Tout comme nous comprenons que les années 1930 ne furent pas simplement le fait de quelques personnalités, mais se caractérisaient par des problèmes sociaux et économiques gigantesques, qui en furent des conditions de possibilité, se plaindre de la situation politique actuelle sans en comprendre les soubassements matériels revient à se plaindre du froid en vivant au pôle Nord. Cela ne change rien. Cela réchauffe à peine.

En attendant, la gauche se plaint. Ce qu’elle fait admirablement.

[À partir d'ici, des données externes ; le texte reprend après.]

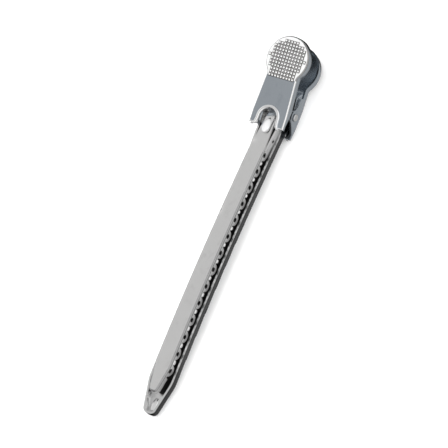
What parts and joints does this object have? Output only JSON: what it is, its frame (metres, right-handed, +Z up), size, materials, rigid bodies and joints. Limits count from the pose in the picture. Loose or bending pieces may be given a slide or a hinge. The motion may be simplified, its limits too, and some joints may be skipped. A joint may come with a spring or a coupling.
{
  "type": "alligator hair clip",
  "caption": "Long sprung sectioning hair clip of polished sheet steel: toothed upper jaw, plain lower jaw, knurled keyhole thumb plates, hinge pin and leaf spring.",
  "frame": {"origin": "centre of the bounding box on the plane the clip rests on, lower jaw down", "axes": "+X along the clip from the jaw tips to the thumb plates, +Y across it, +Z up"},
  "size_m": [0.096, 0.0114, 0.0109],
  "materials": {
    "jaw_steel": "polished nickel plate",
    "plate_steel": "polished nickel plate, knurled head",
    "spring_steel": "bright spring strip",
    "pin_steel": "bright wire, peened ends"
  },
  "bodies": {
    "lower_arm": {"lower_jaw": "jaw_steel", "lower_thumb_plate": "plate_steel", "hinge_pin": "pin_steel", "leaf_spring": "spring_steel"},
    "upper_arm": {"upper_jaw": "jaw_steel", "upper_thumb_plate": "plate_steel"}
  },
  "joints": [
    {"name": "jaw_hinge", "type": "hinge", "parent": "lower_arm", "child": "upper_arm", "pos_m": [0.03047, 0, 0.00306], "axis": [0, 1, 0], "range_deg": [0, 15], "stiffness_Nm_per_rad": 0.12, "springref_deg": -20.05, "deforming": ["leaf_spring"]}
  ]
}
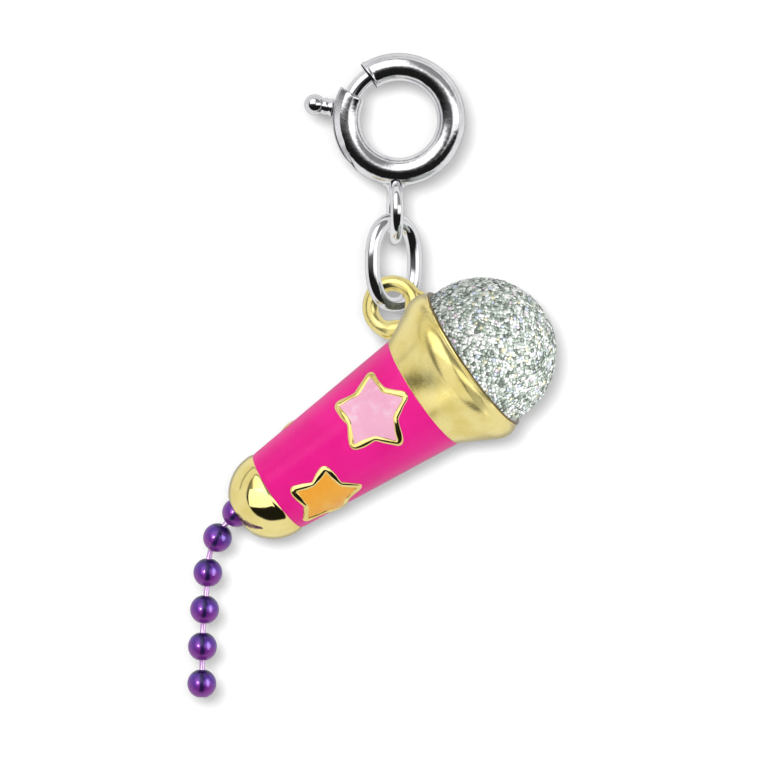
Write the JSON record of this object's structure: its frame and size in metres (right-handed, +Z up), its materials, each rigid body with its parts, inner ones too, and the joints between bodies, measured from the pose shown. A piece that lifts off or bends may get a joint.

Il nous faut donc comprendre les enjeux sociaux et matériels profonds qui rendent possible la situation. Je suis persuadé – je ne suis pas le seul –, qu’il n’y aura pas d’autres points de départ pour un renouveau qu’une analyse matérielle sérieuse de la période que nous vivons ; du moins, si nous souhaitons dépasser la déploration pour reprendre le chemin du progrès.

Nous ne pouvons cependant pas attendre d’avoir toutes les données ni toutes les clefs en main pour agir. Nous vivons dans ce monde, si injuste et irrationnel qu’il nous semble parfois. En plus de ce travail de compréhension, dès demain, comme un retour au XIXe siècle, il nous faudra donc résister politiquement à partir des villes et des communes – dossier principal de ce nouveau numéro –, qu’elles soient déjà des bastions ou de nouveaux espaces conquis contre les forces de la réaction.